I'd be tempted to do this by exporting the data to a text file and
running a Perl script that used a cunning regex substitution that
deleted everything except the country names/key words, which it would
replace with the corresponding risk scores concatenated by plus signs.
Pass the result to eval and Bob's your uncle.

For an all-Access solution, how about this:

1) Normalise the data. Create a new table to implement a M:M
relationship between countries and transactions. Populate it by writing
a VBA procedure along these lines (pseudocode)

open recordset into Countries table
for each Country in recordset,
construct and execute an update query that adds a record
to tblCountriesTransactions for each Transaction that
mentions that country (using LIKE '*' & CountryName & '*'
as the criterion).

2) Once you've done this, an ordinary totals query will tot up the
scores for you.

Or I can think of something more complicated involving a Dictionary and
a Regexp...<g>
 
M

Marshall Barton

Andrew said:
I am trying to build a database in Access 2003 that will filter approximately
65,000 records of bank transactions and flag those transactions that contain
the names of high risk countries (and other key words). I have a table with
a field that aggregates the text of all transactions, and another table with
a list of countries and their risk scores.

I would like to have a query that assigns a risk score to each transaction
based on which country names appear in the text. One way to do this is to
have a calculated field for each country and write an IIF statement that
returns the country's risk score if the name of the country appears in the
text. It pulls the risk score from the country table using a DLookup. I'm
finding that these queries run very slowly.

Is there a more efficient way of searching the entire country table at once,
without creating a separate field for each country? It seems an InStr
function would work, but then I would lose the trail of specifically which
countries appear in the text.


You might want to try starting out with something like:

SELECT T.transID, C.Country, C.Score
FROM Transactions As T LEFT JOIN Countries As C
ON T.TransText Like "*" & C.Country & "*"

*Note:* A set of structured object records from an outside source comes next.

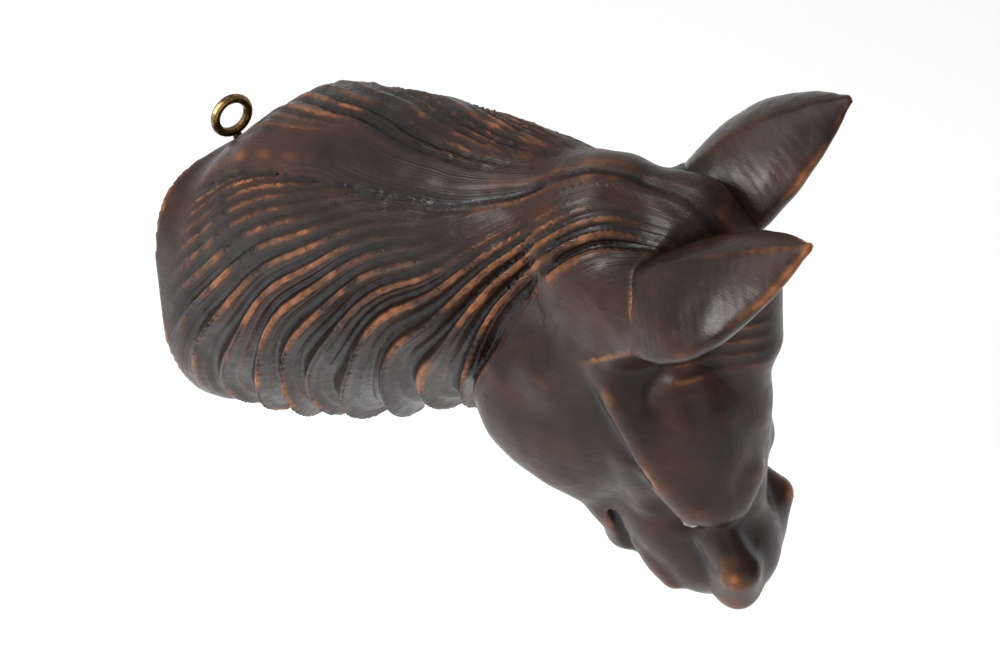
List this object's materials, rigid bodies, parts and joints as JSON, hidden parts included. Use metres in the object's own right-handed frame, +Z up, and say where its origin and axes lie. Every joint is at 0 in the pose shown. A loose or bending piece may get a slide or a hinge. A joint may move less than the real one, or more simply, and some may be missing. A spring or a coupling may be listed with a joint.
{
  "type": "carved horse head wall hanging",
  "caption": "Carved, stained wooden horse head and neck with a parted mane, separate ears, inset eyes and a flat back, hung on a wall by a brass screw eye.",
  "frame": {"origin": "middle of the flat back face, in the plane of the wall", "axes": "+Y into the wall, the carving stands out towards -Y, +Z up towards the screw eye, +X to the side that the face turns to"},
  "size_m": [0.096, 0.1978, 0.164],
  "materials": {
    "stained_wood": "dark stained and waxed, worn to orange brown on the ridges",
    "dowel_wood": "plain beech",
    "eye_glass": "dark brown glass",
    "old_brass": "dark patina, rubbed bright on the outer edge"
  },
  "bodies": {
    "carving": {"carved_head": "stained_wood", "left_ear": "stained_wood", "left_ear_dowel": "dowel_wood", "left_eye": "eye_glass", "right_ear": "stained_wood", "right_ear_dowel": "dowel_wood", "right_eye": "eye_glass"},
    "screw_eye": {"screw_eye": "old_brass"}
  },
  "joints": [
    {"name": "screw_eye_turn", "type": "hinge", "parent": "carving", "child": "screw_eye", "pos_m": [-0.004, -0.0042, 0.0525], "axis": [-0.172, 0.0242, 0.9848], "range_deg": [-22, 38]}
  ]
}
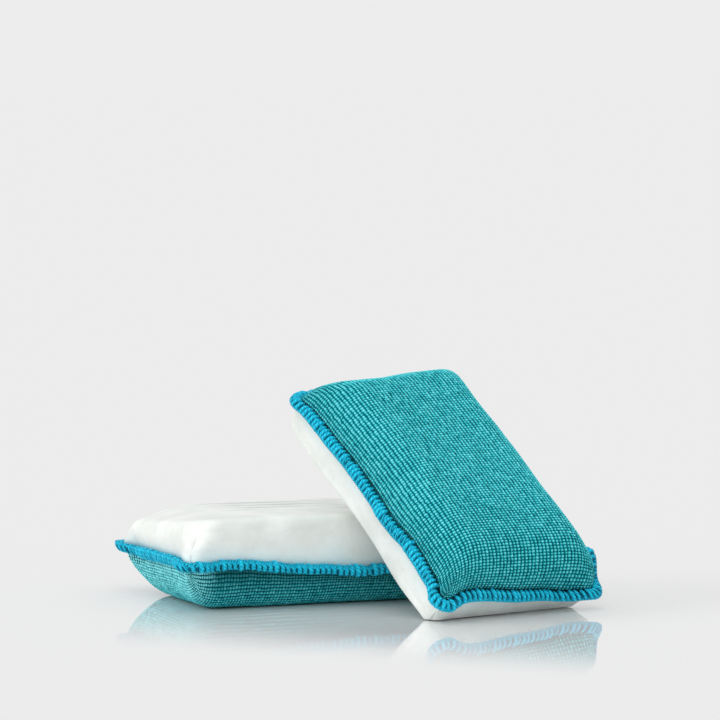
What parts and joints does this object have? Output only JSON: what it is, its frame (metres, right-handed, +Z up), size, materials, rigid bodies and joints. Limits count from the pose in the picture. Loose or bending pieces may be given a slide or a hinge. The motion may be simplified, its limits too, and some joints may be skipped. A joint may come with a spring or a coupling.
{
  "type": "magnetic glass cleaner",
  "caption": "Magnetic glass cleaner: soft two-sided pads with ribbed microfibre and smooth white faces, stitched edges and sealed magnets, one pad leaning on the other.",
  "frame": {"origin": "centre of the lying pad's flat microfibre underside, on the surface the pads rest on", "axes": "+Z up; +X along the lying pad's long side; +Y away from the side that the leaning pad rests on"},
  "size_m": [0.1718, 0.1616, 0.0994],
  "materials": {
    "microfibre": "ribbed looped pile",
    "smooth_cloth": "satin, slightly translucent",
    "edge_thread": "overlock thread",
    "foam": "open-cell foam",
    "case_plastic": "matte",
    "gasket_rubber": "matte",
    "magnet_plating": "nickel plated",
    "yoke_steel": "zinc plated"
  },
  "bodies": {
    "wet_half": {"wet_microfibre_face": "microfibre", "wet_smooth_face": "smooth_cloth", "wet_edge_stitching": "edge_thread", "wet_scrub_foam": "foam", "wet_smooth_foam": "foam", "wet_magnet_case": "case_plastic", "wet_case_gasket": "gasket_rubber", "wet_case_lid": "case_plastic", "wet_left_magnet": "magnet_plating", "wet_right_magnet": "magnet_plating", "wet_steel_yoke": "yoke_steel"},
    "dry_half": {"dry_microfibre_face": "microfibre", "dry_smooth_face": "smooth_cloth", "dry_edge_stitching": "edge_thread", "dry_scrub_foam": "foam", "dry_smooth_foam": "foam", "dry_magnet_case": "case_plastic", "dry_case_gasket": "gasket_rubber", "dry_case_lid": "case_plastic", "dry_left_magnet": "magnet_plating", "dry_right_magnet": "magnet_plating", "dry_steel_yoke": "yoke_steel"}
  },
  "joints": [
    {"name": "dry_half_lift", "type": "slide", "parent": "wet_half", "child": "dry_half", "axis": [0, 0, 1], "range_m": [0, 0.12]}
  ]
}
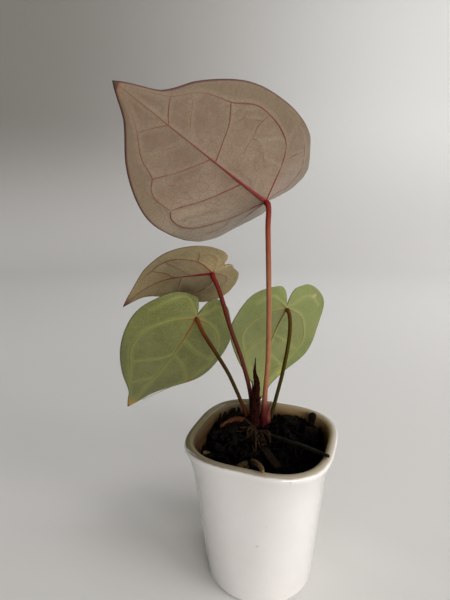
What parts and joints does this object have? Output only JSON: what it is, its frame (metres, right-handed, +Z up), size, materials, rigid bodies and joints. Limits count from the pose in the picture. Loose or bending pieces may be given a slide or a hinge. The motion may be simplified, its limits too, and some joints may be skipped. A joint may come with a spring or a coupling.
{
  "type": "potted anthurium",
  "caption": "Young velvet-leaved anthurium: heart-shaped leaves on slender stalks, growing in bark mix in a small glossy white rounded-square pot.",
  "frame": {"origin": "centre of the pot's foot, on the surface it stands on", "axes": "+Z up along the pot's axis; X and Y square to the pot's flat sides; the leaves lean towards -X and +Y"},
  "size_m": [0.1225, 0.1144, 0.2341],
  "materials": {
    "pot_glaze": "glossy warm white, with a beige stained lip and a few brown specks",
    "bark_mix": "damp dark bark and fibre, rough",
    "crown_skin": "brown woody stump with a crimson flush",
    "leaf_bronze": "young blade: matt bronze underside with dark red veins, velvety dark upper side",
    "leaf_green": "older blade: matt green underside with pale yellow-green veins, velvety dark green upper side",
    "stalk_red": "smooth satin red to salmon stalk",
    "stalk_olive": "smooth satin olive stalk",
    "dry_husk": "dry papery maroon-black sheath",
    "root_skin": "rust-brown to tan root skin",
    "loose_bark": "rough dark bark",
    "pale_wood": "dry tan wood and grit"
  },
  "bodies": {
    "root": {"pot": "pot_glaze", "potting_mix": "bark_mix", "crown": "crown_skin", "leaf_1_blade": "leaf_bronze", "leaf_2_blade": "leaf_bronze", "leaf_3_blade": "leaf_green", "leaf_4_blade": "leaf_green", "leaf_1_stalk": "stalk_red", "leaf_2_stalk": "stalk_red", "leaf_3_stalk": "stalk_olive", "leaf_4_stalk": "stalk_olive", "husk_spike": "dry_husk", "husk_ochre": "dry_husk", "bract": "stalk_red", "aerial_root": "root_skin", "root_stubs": "root_skin", "twig": "loose_bark", "stick": "pale_wood", "bark_knob": "loose_bark", "bark_lump": "loose_bark", "bark_plate": "loose_bark", "bark_strip": "loose_bark", "tan_chip": "pale_wood", "pebble": "pale_wood"}
  },
  "joints": []
}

You will not be able to do that in the query design grid, so
use SQL view to create the query.
 
G

Guest

Thanks for your help Marshall. I rewrote the query in SQL view using the
sample code you provided, and the query now runs much faster (initially).
The only problem is when I try to sort the records in the query, it still
runs incredibly slow and sometimes freezes up my machine. I tried running
the query on a list of 10 "key words" as practice, and there are
approximately 57,000 records in the database. That doesn't seem like all
that much data to sift through, so I'm not sure why it's running so slowly.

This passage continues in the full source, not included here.